# Marmite challenge



## 2ndhandgal (Aug 29, 2011)

My pair have never had marmite so time to see what they think of it.

Molly says the jar is interesting 










Chance dives straight in and says lovely 



















Molly is more cautious and backs away to watch Chance before trying herself - very cautious










and then yes she decides she likes it too



















Anyone else got a jar to try their dogs with it?


----------



## RuthMill (Jun 30, 2012)

I don't have any in my house


----------



## fairlie (Sep 7, 2013)

Hey I replied to this but it didn't come through. My sister in law eats marmite, we'll try him on it there, no way am I spending money on the off chance his tastebuds are wonky.


----------



## 2ndhandgal (Aug 29, 2011)

It is one of those things that a tiny jar lasts forever  this one is best before the end of Feb 06 

I like marmite on toast - but it has to be the tiniest smear of marmite and I am coeliac so eat gluten free and rarely have bread


----------



## RuthMill (Jun 30, 2012)

2006


----------



## wellerfeller (Jul 12, 2011)

It's great for using in Kongs as you only need a small amount and smeared all around the inside of the kong keeps dogs occupied for ages. Ideal for keeping them busy but not overloading the calories.


----------



## 2ndhandgal (Aug 29, 2011)

Thanks Karen - it is not something I had thought of before and so many of the type of things you usually use are far too high in fat for Molly so may well come in handy 

(and now I want marmite on toast for tea )


----------



## Marzi (Sep 17, 2012)

none in my house


----------



## Lynn<3 (Jul 4, 2011)

Had to go get some. Aimee Jane loves it, Miles doesn't trust it yet (he thinks there's a pill in it).


----------



## Tinman (Apr 23, 2013)

I love marmite - it never goes out of date in my house! 
Ruby is a fiend for toast, as soon as she hears the toaster been put down , she's in the kitchen, sitting (with no command) with her paw up waiting!! 
So she has it on toast. I'm sure she would eat it neat so to speak - I should imagine Ralph would too - never tried him, we will see in the morning!


----------



## Tinman (Apr 23, 2013)

Marzi said:


> none in my house


None??!! 
That's criminal


----------



## RuthMill (Jun 30, 2012)

Tracey, what do you love about it?? I've nine in my house, it reminds me of vitamin pills.


----------



## Marzi (Sep 17, 2012)

RuthMill said:


> Tracey, what do you love about it?? I've nine in my house, it reminds me of vitamin pills.


*Nine!*


----------



## RuthMill (Jun 30, 2012)

Marzi said:


> *Nine!*



Aaaaaahhhahahahahahahahahahahahaaaaaaaaaa!!!

NONE


----------



## Tinman (Apr 23, 2013)

RuthMill said:


> Tracey, what do you love about it?? I've nine in my house, it reminds me of vitamin pills.

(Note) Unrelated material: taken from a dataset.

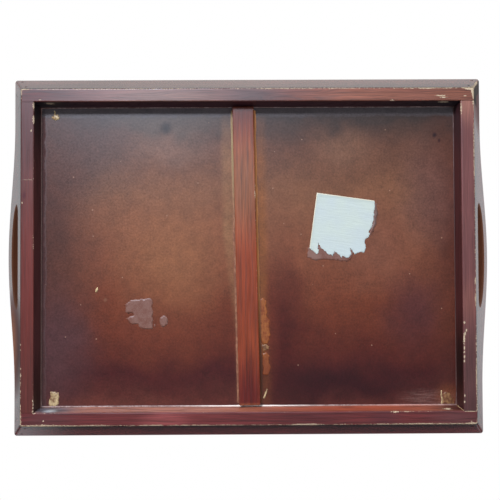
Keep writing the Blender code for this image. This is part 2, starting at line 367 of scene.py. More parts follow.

I'd choose savoury over sweet every time, marmite is so savoury and salty - heaven! 
My favourite sandwich is marmite & peanut butter! 

Nine - wow Ruth you really do love it!! 
It really is a love or hate taste x


----------



## RuthMill (Jun 30, 2012)

Tinman said:


> I'd choose savoury over sweet every time, marmite is so savoury and salty - heaven!
> My favourite sandwich is marmite & peanut butter!
> 
> Nine - wow Ruth you really do love it!!
> It really is a love or hate taste x


I am a savoury person too, every time. Maybe I should try marmite again


----------



## fairlie (Sep 7, 2013)

Tinman said:


> I love marmite - it never goes out of date in my house!


This explains everything.


----------



## Tinman (Apr 23, 2013)

fairlie said:


> This explains everything.


Why?? Does marmite make you crazy like me??  x


----------



## Lottierachel (Mar 3, 2013)

I prefer vegemite - it's texture is more like peanut butter, so much easier to spread on your toast.

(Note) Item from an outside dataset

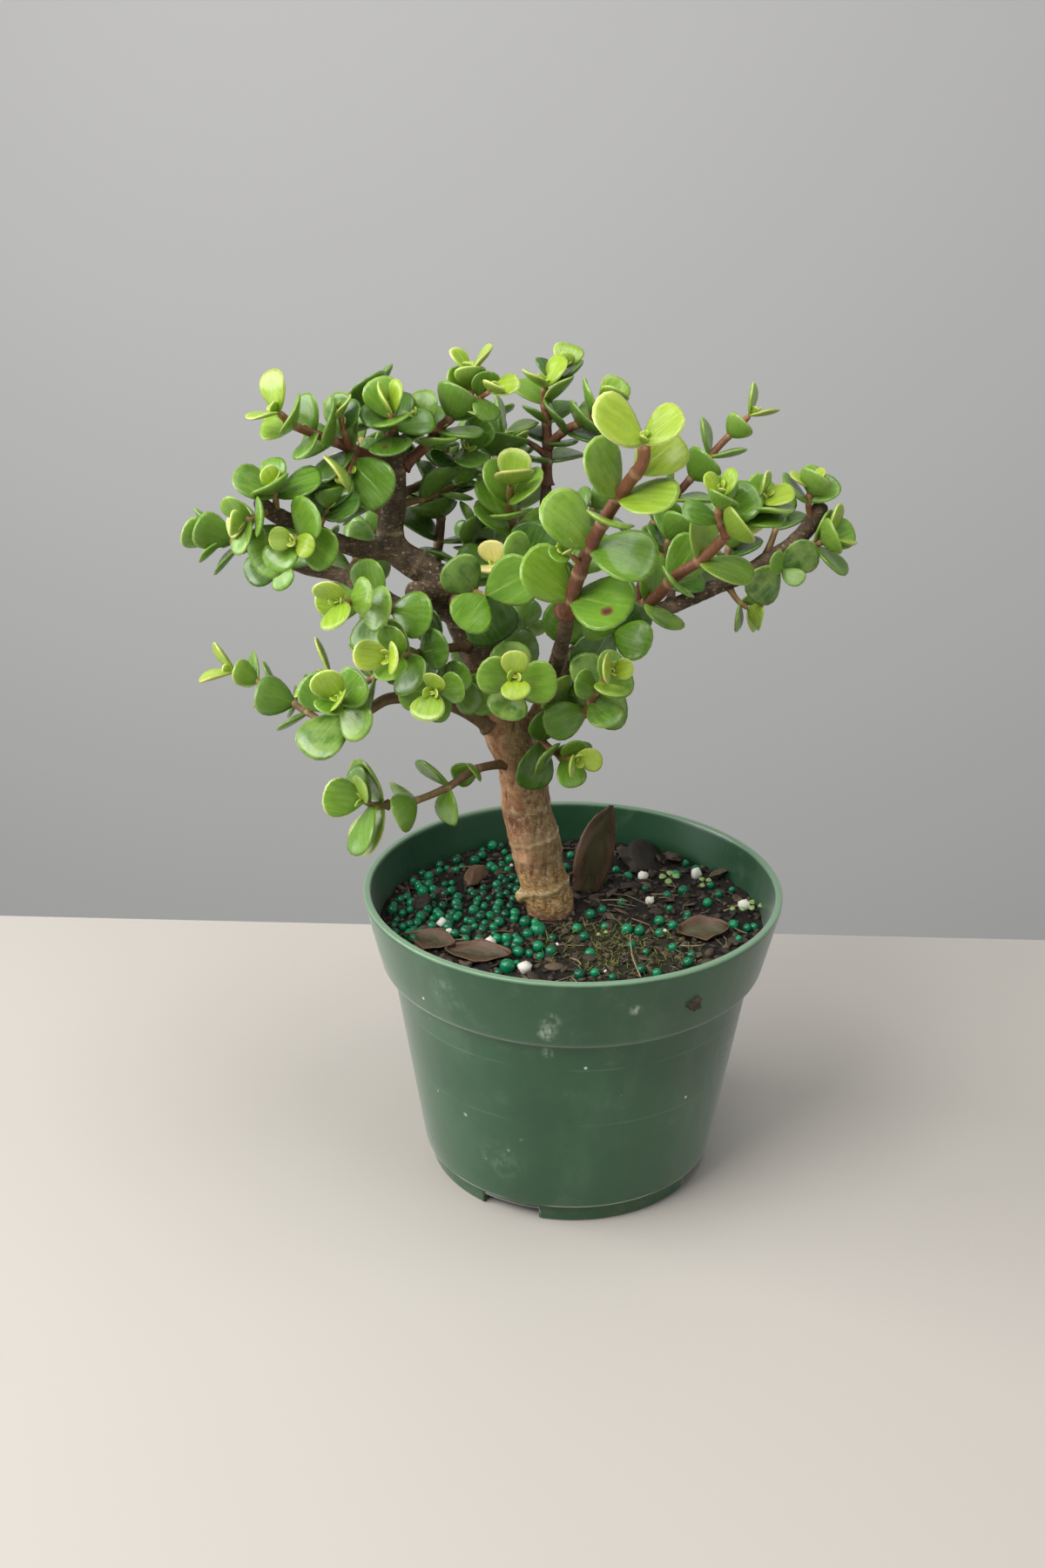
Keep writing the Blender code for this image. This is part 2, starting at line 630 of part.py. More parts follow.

It's got that lovely salty taste, but slightly less intense than marmite, which I find can be too strong. I'm sure Tilly would love it - I might start using a tiny bit in her kong like Karen suggested  xx


----------



## Milly_pup (Sep 28, 2014)

Yuck....none in my house. peanut butter, jam or just butter is the only topping on my toast...


----------



## fairlie (Sep 7, 2013)

Sweet beats savoury hands down for me. Mmmmmm.... some nice cinnamon sugar toast before the fire on a cold winter's night. That is toast heaven.


----------



## Lindor (Feb 3, 2014)

fairlie said:


> Sweet beats savoury hands down for me. Mmmmmm.... some nice cinnamon sugar toast before the fire on a cold winter's night. That is toast heaven.



Cinnamon toast, yummy. Have you ever tried a little cinnamon in your morning coffee. Now that's heaven!


----------



## fairlie (Sep 7, 2013)

I can't drink coffee anymore unless I plan to be awake all night but the concept sounds good.


----------



## RuthMill (Jun 30, 2012)

How exactly do you prepare cinammon toast?

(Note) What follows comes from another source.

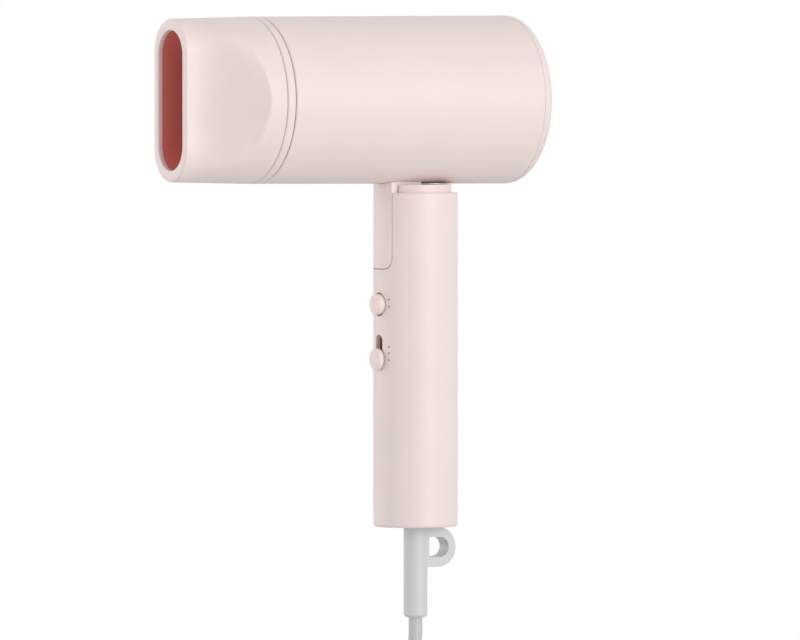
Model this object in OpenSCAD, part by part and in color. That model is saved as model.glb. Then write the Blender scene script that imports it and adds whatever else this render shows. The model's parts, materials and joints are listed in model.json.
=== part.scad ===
// Folding travel hair dryer with a flat concentrator nozzle, held upright by its grip.
// Frame: millimetres, +Z up the handle, the barrel along X with its nozzle towards -X,
// origin on the handle's axis at the middle of the clear stretch of the grip.

/* [Handle] */
// Outer diameter of the handle
handle_d = 36.5; // [35:0.1:38]
// Wall of the handle tube
handle_wall = 2.2; // [1.8:0.1:2.6]
// From the grip's middle up to the handle's top edge
handle_above = 110; // [108:1:118]
// From the grip's middle down to the handle's bottom edge
handle_below = 34; // [33:1:50]
// Diameter of the neck that the barrel rests over
neck_d = 31; // [30:0.1:31.6]
// Height of the neck above the handle's top edge
neck_h = 3.5; // [3:0.1:4]

/* [Barrel] */
// Outer diameter at the rear
barrel_d = 72.8; // [71.6:0.1:76]
// Outer diameter at the nozzle seam
barrel_front_d = 71.4; // [70.4:0.1:71.6]
// Wall at the nozzle seam
barrel_wall = 2.3; // [2:0.1:2.6]
// From the handle's axis forward to the seam
barrel_ahead = 78; // [76:1:90]
// From the handle's axis back to the rear face
barrel_behind = 49; // [47:1:60]
// Radius of the rear edge
rear_round = 5; // [3:0.5:6]
// Outer radius of the inner duct
duct_r = 30; // [29.6:0.1:30.2]

/* [Nozzle] */
// Length from the seam to the mouth
nozzle_len = 42; // [38:1:50]
// Width of the mouth's face
mouth_w = 29; // [26:0.5:34]
// Height of the mouth's face
mouth_h = 69.5; // [66:0.5:70]
// Width of the slot that the air leaves by
slot_w = 21.5; // [18:0.5:22]
// Height of the slot that the air leaves by
slot_h = 59.7; // [56:0.5:60]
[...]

Is it toasted cinammon loaf or is it bread sprinkled with cinammon then toasted, or is it buttered toast sprinkled with cinammon?


----------



## Cat 53 (Aug 26, 2012)

We use a lot of marmite ( used to love it on toast pre being wheat, dairy, soya and yeast allergic) ! However, I do still put it in stews, casseroles, stewing steak meat and cottage pie....it adds a real depth of flavour without being too marmitey!......even those who dislike marmite have enjoyed any of the above dishes. . Must see what Max and Phoebe think.


----------



## DB1 (Jan 20, 2012)

try spreading some Marmite on the bread then put the cheese on when making cheese on toast, yummy savoury snack.


----------



## fairlie (Sep 7, 2013)

RuthMill said:


> How exactly do you prepare cinammon toast?
> 
> Is it toasted cinammon loaf or is it bread sprinkled with cinammon then toasted, or is it buttered toast sprinkled with cinammon?


Buttered toast sprinkled with sugar mixed with cinammon, at a rough ratio of about two parts sugar to one part cinammon. Just a little bit, not too much.


----------



## Lindor (Feb 3, 2014)

RuthMill said:


> How exactly do you prepare cinammon toast?
> 
> Is it toasted cinammon loaf or is it bread sprinkled with cinammon then toasted, or is it buttered toast sprinkled with cinammon?


It's buttered toast with a little white sugar and cinnamon sprinkled on it.


----------



## 2ndhandgal (Aug 29, 2011)

DB1 said:


> try spreading some Marmite on the bread then put the cheese on when making cheese on toast, yummy savoury snack.


Oooooo I like the sound of that!!


----------